▶ [DATA FOR THE TASK]
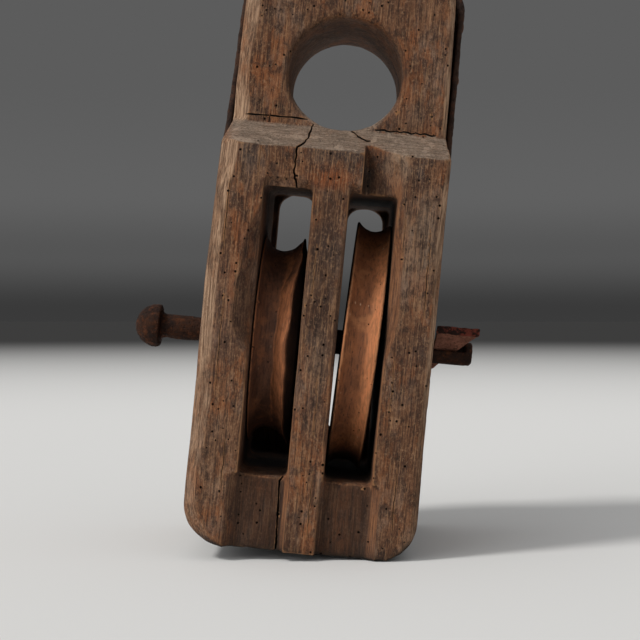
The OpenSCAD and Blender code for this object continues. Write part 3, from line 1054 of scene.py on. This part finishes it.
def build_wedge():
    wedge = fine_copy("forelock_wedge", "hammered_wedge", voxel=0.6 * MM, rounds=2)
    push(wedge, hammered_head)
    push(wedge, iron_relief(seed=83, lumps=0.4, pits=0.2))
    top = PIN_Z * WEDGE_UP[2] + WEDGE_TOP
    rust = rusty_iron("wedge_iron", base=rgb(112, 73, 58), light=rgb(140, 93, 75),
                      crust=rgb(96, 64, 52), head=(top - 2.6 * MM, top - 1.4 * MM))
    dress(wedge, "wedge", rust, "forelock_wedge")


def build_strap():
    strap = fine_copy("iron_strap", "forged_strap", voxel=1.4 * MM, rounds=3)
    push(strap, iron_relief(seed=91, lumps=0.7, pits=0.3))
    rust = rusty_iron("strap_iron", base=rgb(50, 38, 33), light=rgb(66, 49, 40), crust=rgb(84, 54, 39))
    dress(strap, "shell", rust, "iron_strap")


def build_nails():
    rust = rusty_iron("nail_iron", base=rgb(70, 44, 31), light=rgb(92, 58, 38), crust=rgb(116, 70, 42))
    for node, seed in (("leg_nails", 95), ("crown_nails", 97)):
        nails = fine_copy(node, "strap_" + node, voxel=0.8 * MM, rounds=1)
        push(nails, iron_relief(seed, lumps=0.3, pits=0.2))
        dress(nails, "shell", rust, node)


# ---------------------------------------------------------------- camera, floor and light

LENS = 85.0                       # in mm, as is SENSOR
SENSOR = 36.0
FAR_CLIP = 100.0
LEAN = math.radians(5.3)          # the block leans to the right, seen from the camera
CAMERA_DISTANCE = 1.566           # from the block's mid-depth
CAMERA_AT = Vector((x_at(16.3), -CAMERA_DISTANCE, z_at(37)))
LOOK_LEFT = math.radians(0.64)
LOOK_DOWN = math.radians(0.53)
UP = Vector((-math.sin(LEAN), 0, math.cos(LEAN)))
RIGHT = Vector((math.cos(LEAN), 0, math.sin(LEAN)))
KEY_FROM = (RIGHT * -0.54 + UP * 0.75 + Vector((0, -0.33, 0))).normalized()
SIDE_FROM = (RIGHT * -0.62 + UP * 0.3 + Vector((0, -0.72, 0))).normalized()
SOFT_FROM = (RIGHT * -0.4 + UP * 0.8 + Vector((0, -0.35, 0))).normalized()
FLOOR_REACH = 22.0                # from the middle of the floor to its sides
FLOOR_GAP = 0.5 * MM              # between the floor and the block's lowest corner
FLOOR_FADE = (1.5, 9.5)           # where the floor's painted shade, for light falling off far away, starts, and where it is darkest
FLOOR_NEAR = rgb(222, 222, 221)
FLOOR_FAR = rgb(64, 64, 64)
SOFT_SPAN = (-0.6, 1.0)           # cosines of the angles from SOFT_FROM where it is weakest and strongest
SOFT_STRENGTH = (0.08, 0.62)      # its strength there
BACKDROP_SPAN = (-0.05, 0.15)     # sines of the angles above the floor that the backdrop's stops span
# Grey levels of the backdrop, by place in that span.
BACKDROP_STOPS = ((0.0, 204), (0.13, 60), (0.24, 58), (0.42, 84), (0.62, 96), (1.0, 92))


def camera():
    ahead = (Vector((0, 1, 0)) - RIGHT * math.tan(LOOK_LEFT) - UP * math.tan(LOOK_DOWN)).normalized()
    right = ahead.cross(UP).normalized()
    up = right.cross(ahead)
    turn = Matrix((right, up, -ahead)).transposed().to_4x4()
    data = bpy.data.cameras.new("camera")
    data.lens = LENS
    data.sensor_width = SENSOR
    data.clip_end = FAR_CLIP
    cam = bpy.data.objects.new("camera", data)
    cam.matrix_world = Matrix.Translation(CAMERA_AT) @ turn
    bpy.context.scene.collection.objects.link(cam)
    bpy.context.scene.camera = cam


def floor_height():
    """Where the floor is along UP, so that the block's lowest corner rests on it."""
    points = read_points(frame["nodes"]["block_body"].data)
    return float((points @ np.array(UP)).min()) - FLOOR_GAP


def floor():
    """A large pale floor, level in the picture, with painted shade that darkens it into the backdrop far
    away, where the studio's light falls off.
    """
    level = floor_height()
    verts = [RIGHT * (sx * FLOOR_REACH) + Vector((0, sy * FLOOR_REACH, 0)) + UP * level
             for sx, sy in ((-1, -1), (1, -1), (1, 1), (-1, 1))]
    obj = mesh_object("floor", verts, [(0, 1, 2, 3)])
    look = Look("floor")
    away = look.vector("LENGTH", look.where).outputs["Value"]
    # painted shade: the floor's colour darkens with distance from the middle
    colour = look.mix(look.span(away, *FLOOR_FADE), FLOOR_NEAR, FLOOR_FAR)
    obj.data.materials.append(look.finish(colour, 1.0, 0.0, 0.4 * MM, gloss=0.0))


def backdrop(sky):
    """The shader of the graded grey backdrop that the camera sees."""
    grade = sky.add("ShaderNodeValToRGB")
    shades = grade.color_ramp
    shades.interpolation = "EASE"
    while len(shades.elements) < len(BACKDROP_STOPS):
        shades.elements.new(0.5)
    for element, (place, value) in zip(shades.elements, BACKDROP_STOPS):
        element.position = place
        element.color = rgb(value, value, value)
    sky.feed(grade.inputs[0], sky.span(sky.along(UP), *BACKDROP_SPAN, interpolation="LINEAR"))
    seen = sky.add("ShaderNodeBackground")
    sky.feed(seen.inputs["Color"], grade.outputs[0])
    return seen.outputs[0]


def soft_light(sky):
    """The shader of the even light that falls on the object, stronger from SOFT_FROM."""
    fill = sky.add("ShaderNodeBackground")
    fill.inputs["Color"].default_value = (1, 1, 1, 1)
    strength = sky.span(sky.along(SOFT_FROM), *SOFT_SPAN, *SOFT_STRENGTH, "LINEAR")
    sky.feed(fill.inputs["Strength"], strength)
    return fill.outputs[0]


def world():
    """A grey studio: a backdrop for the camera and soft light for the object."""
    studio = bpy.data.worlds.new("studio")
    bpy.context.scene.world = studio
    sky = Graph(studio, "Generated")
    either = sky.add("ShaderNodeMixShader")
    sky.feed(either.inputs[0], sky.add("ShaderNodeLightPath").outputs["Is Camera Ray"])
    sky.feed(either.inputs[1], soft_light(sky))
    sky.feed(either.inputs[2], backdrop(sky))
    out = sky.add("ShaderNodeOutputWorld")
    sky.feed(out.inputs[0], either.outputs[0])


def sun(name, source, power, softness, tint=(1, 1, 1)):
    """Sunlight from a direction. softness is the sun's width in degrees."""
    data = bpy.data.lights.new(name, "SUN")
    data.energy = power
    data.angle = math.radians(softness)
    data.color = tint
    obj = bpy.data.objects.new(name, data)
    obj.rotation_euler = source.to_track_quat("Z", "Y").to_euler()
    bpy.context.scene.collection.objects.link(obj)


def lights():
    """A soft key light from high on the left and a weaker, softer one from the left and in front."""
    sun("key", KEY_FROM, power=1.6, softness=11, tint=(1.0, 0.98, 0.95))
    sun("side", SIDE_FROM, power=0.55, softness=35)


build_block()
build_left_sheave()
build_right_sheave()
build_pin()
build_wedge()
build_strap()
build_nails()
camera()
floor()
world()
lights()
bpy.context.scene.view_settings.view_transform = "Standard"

--

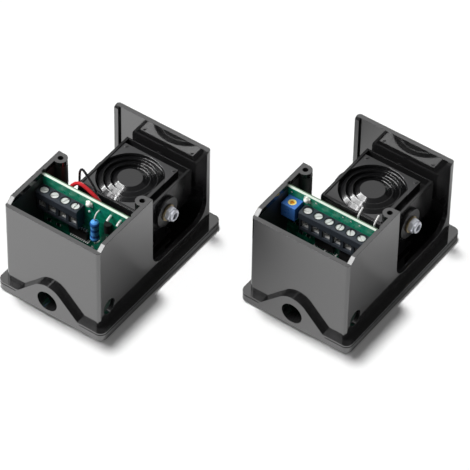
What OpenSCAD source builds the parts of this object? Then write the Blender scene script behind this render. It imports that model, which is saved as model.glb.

▶ [AIM] Quote nothing but the lines that run from the line containing "The OpenSCAD and" through the line containing "floor and light", keeping both of them word for word.

▶ [COMPLETE ANSWER]
The OpenSCAD and Blender code for this object continues. Write part 3, from line 1054 of scene.py on. This part finishes it.
def build_wedge():
    wedge = fine_copy("forelock_wedge", "hammered_wedge", voxel=0.6 * MM, rounds=2)
    push(wedge, hammered_head)
    push(wedge, iron_relief(seed=83, lumps=0.4, pits=0.2))
    top = PIN_Z * WEDGE_UP[2] + WEDGE_TOP
    rust = rusty_iron("wedge_iron", base=rgb(112, 73, 58), light=rgb(140, 93, 75),
                      crust=rgb(96, 64, 52), head=(top - 2.6 * MM, top - 1.4 * MM))
    dress(wedge, "wedge", rust, "forelock_wedge")


def build_strap():
    strap = fine_copy("iron_strap", "forged_strap", voxel=1.4 * MM, rounds=3)
    push(strap, iron_relief(seed=91, lumps=0.7, pits=0.3))
    rust = rusty_iron("strap_iron", base=rgb(50, 38, 33), light=rgb(66, 49, 40), crust=rgb(84, 54, 39))
    dress(strap, "shell", rust, "iron_strap")


def build_nails():
    rust = rusty_iron("nail_iron", base=rgb(70, 44, 31), light=rgb(92, 58, 38), crust=rgb(116, 70, 42))
    for node, seed in (("leg_nails", 95), ("crown_nails", 97)):
        nails = fine_copy(node, "strap_" + node, voxel=0.8 * MM, rounds=1)
        push(nails, iron_relief(seed, lumps=0.3, pits=0.2))
        dress(nails, "shell", rust, node)


# ---------------------------------------------------------------- camera, floor and light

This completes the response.